== Your goal ==
Copy exactly the lines of the material below that run from the one containing "round_edges = turned_handle.edges().filter_by(GeomType.CIRCLE)" through the one containing "bpy.context.view_layer.update()". Copy no other lines.

== Provided material ==
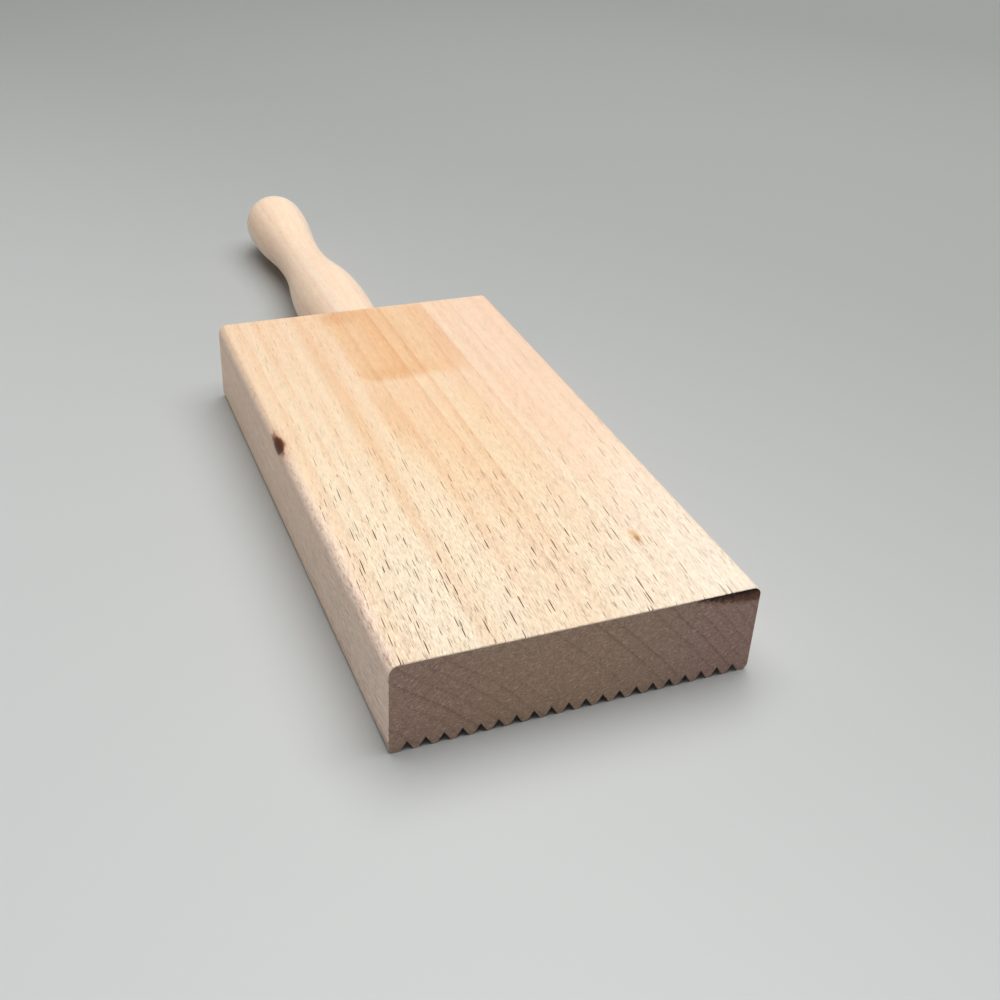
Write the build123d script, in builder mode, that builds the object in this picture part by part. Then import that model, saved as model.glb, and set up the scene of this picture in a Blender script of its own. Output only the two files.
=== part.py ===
from build123d import *
import math
import os

# Board: one beech blank, smooth on top and grooved from end to end underneath.
board_length = 122.0
board_width = 63.0
board_thickness = 17.1

# The long edges are eased by hand, the smooth face's left one the most.
smooth_left_round = 1.9
smooth_right_round = 1.6
grooved_edge_round = 1.3
end_ease = 0.1

# Each groove is a V with a sharp root; the land between two of them is rounded to a crest.
groove_pitch = 3.0
groove_depth = 1.75
crest_land = 0.8
crest_round = 0.6
least_outer_flat = 0.1
widest_round_share = 0.98

# Handle: turned between centres, with a shoulder, swell, waist, knob and rounded tip.
shoulder_diameter = 14.4
swell_diameter = 16.9
waist_diameter = 11.5
knob_diameter = 15.7
shoulder_to_swell = 21.0
swell_to_waist = 29.5
waist_to_knob = 28.8
knob_to_tip = 10.2
shoulder_ease = 0.5

# Joint: the handle's round tenon is glued into a blind bore in the board's back end.
tenon_diameter = 10.0
tenon_length = 22.0
tenon_chamfer = 1.0
glue_gap = 0.1
bore_spare_depth = 2.0

# Stations along the handle, counted from its shoulder, with the radius turned at each.
waist_place = shoulder_to_swell + swell_to_waist
knob_place = waist_place + waist_to_knob
handle_length = knob_place + knob_to_tip
grip_stations = (
    (shoulder_to_swell, swell_diameter / 2),
    (waist_place, waist_diameter / 2),
    (knob_place, knob_diameter / 2),
)

# The part lies along Y with its origin under the middle of its whole length.
overall_length = board_length + handle_length
front_end = -overall_length / 2
joint_place = front_end + board_length
joint_centre = (0, joint_place, board_thickness / 2)

# A groove's walls lean by half the V's angle, and a crest's round takes this much of its land.
half_mouth = (groove_pitch - crest_land) / 2
half_angle = math.degrees(math.atan2(half_mouth, groove_depth))
crest_turn = math.tan(math.radians((90 - half_angle) / 2))
crest_radius = min(crest_round, widest_round_share * crest_land / 2 / crest_turn)
crest_set_back = crest_radius * crest_turn

# As many grooves as leave the eased outer edges whole, centred on the width.
outer_margin = half_mouth + crest_set_back + least_outer_flat + grooved_edge_round
groove_count = 1 + math.floor((board_width - 2 * outer_margin) / groove_pitch)


# The board's end outline, drawn as the moulding cutter and the sander leave it, runs its length.
with BuildPart() as grooved_board:
    with BuildSketch(Plane.XZ.offset(-front_end)) as end_outline:
        Rectangle(board_width, board_thickness, align=(Align.CENTER, Align.MIN))
        fillet(end_outline.vertices().group_by(Axis.Y)[0], radius=grooved_edge_round)
        smooth_corners = end_outline.vertices().group_by(Axis.Y)[-1].sort_by(Axis.X)
        fillet(smooth_corners[0], radius=smooth_left_round)
        smooth_corners = end_outline.vertices().group_by(Axis.Y)[-1].sort_by(Axis.X)
        fillet(smooth_corners[-1], radius=smooth_right_round)
        with GridLocations(groove_pitch, 0, groove_count, 1):
            Polygon(
                (-half_mouth, 0),
                (half_mouth, 0),
                (0, groove_depth),
                align=None,
                mode=Mode.SUBTRACT,
            )
        resting_points = end_outline.vertices().group_by(Axis.Y)[0].sort_by(Axis.X)
        fillet(resting_points[1:-1], radius=crest_radius)
    extrude(amount=-board_length)
    # Both sawn ends are eased all round, grooves included.
    chamfer(grooved_board.faces().filter_by(Axis.Y).edges(), length=end_ease)
    # The handle's bore is drilled into the middle of the back end.
    with Locations(Plane(joint_centre, x_dir=(1, 0, 0), z_dir=(0, 1, 0))):
        Hole(radius=tenon_diameter / 2 + glue_gap, depth=tenon_length + bore_spare_depth)
grooved_board.part.label = "grooved_board"


# The handle is turned in one piece with its tenon: half its outline, spun about its axis.
with BuildPart() as turned_handle:
    with BuildSketch(Plane(joint_centre, x_dir=(0, 1, 0), z_dir=(1, 0, 0))):
        with BuildLine():
            TangentArc(grip_stations[0], (0, shoulder_diameter / 2), tangent=(-1, 0))
            for near, far in zip(grip_stations, grip_stations[1:]):
                turning_point = ((near[0] + far[0]) / 2, (near[1] + far[1]) / 2)
                TangentArc(near, turning_point, tangent=(1, 0))
                TangentArc(far, turning_point, tangent=(-1, 0))
            EllipticalCenterArc(
                (knob_place, 0),
                knob_to_tip,
                knob_diameter / 2,
                arc_size=90,
            )
            Polyline(
                (handle_length, 0),
                (-tenon_length, 0),
                (-tenon_length, tenon_diameter / 2),
                (0, tenon_diameter / 2),
                (0, shoulder_diameter / 2),
            )
        make_face()
    revolve(axis=Axis(joint_centre, (0, 1, 0)))
    round_edges = turned_handle.edges().filter_by(GeomType.CIRCLE)
    chamfer(round_edges.sort_by(Axis.Y)[0], length=tenon_chamfer)
    shoulder_edges = turned_handle.faces().filter_by(Axis.Y).sort_by(Axis.Y)[-1].edges()
    chamfer(shoulder_edges.sort_by(SortBy.RADIUS)[-1], length=shoulder_ease)
turned_handle.part.label = "turned_handle"

os.makedirs("parts", exist_ok=True)
export_step(grooved_board.part, "parts/grooved_board.step")
export_step(turned_handle.part, "parts/turned_handle.step")
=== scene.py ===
import math

import bpy
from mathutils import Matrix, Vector


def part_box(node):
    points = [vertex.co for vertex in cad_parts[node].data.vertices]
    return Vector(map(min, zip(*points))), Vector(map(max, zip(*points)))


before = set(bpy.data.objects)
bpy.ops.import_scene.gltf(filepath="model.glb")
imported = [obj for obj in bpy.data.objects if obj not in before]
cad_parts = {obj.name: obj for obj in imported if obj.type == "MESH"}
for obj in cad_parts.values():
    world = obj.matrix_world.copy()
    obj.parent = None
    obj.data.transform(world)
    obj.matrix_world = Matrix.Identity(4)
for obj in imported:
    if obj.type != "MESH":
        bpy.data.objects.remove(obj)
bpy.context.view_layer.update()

# Grooved board
# One planed blank of steamed beech, smooth on top and run over a row of V cutters underneath. It
# is left raw: its faces show the short brown dashes of cut rays, and both of its ends are sawn
# end grain, which drinks the light and looks far darker.
MM = 0.001
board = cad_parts["grooved_board"]
board_low, board_high = (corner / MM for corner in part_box("grooved_board"))
left, right = board_low.x, board_high.x
front, back = board_low.y, board_high.y
top = board_high.z

# Where the blank stood in the stem: its pith's place, and the first growth ring's radius.
board_pith = (-150.0, 0.0, -135.0)
board_first_ring = 207.6
fibre_lean = 0.045

# Growth rings: each waver in and out, darkens over its later share, and ends in a thin line.
ring_width = 2.4
ring_waver = 1.6
ring_waver_size = (14.0, 14.0, 500.0)
ring_band_start = 0.4
ring_band_strength = 0.4
ring_line_start = 0.72
ring_line_strength = 0.22
ring_line_end_gain = 2.3

# Rays, out and round and up the stem: the broad ones, and the fine ones between them. Real ones
# are half as thick, and too fine to show in the picture, so they are drawn coarser.
ray_spacing = (4.0, 0.8, 4.4)
ray_half_width = 0.08
ray_half_height = 2.4
ray_share_of_cells = 0.8
ray_strengths = (0.55, 1.5)
fine_ray_spacing = (2.5, 0.42, 2.4)
fine_ray_half_width = 0.065
fine_ray_half_height = 1.1
fine_ray_share_of_cells = 0.7
fine_ray_strength = 0.42
ray_rim = 0.25
ray_facing = (0.6, 0.86)
ray_least_seen = 0.12
ray_end_strength = 0.4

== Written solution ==
    round_edges = turned_handle.edges().filter_by(GeomType.CIRCLE)
    chamfer(round_edges.sort_by(Axis.Y)[0], length=tenon_chamfer)
    shoulder_edges = turned_handle.faces().filter_by(Axis.Y).sort_by(Axis.Y)[-1].edges()
    chamfer(shoulder_edges.sort_by(SortBy.RADIUS)[-1], length=shoulder_ease)
turned_handle.part.label = "turned_handle"

os.makedirs("parts", exist_ok=True)
export_step(grooved_board.part, "parts/grooved_board.step")
export_step(turned_handle.part, "parts/turned_handle.step")
=== scene.py ===
import math

import bpy
from mathutils import Matrix, Vector


def part_box(node):
    points = [vertex.co for vertex in cad_parts[node].data.vertices]
    return Vector(map(min, zip(*points))), Vector(map(max, zip(*points)))


before = set(bpy.data.objects)
bpy.ops.import_scene.gltf(filepath="model.glb")
imported = [obj for obj in bpy.data.objects if obj not in before]
cad_parts = {obj.name: obj for obj in imported if obj.type == "MESH"}
for obj in cad_parts.values():
    world = obj.matrix_world.copy()
    obj.parent = None
    obj.data.transform(world)
    obj.matrix_world = Matrix.Identity(4)
for obj in imported:
    if obj.type != "MESH":
        bpy.data.objects.remove(obj)
bpy.context.view_layer.update()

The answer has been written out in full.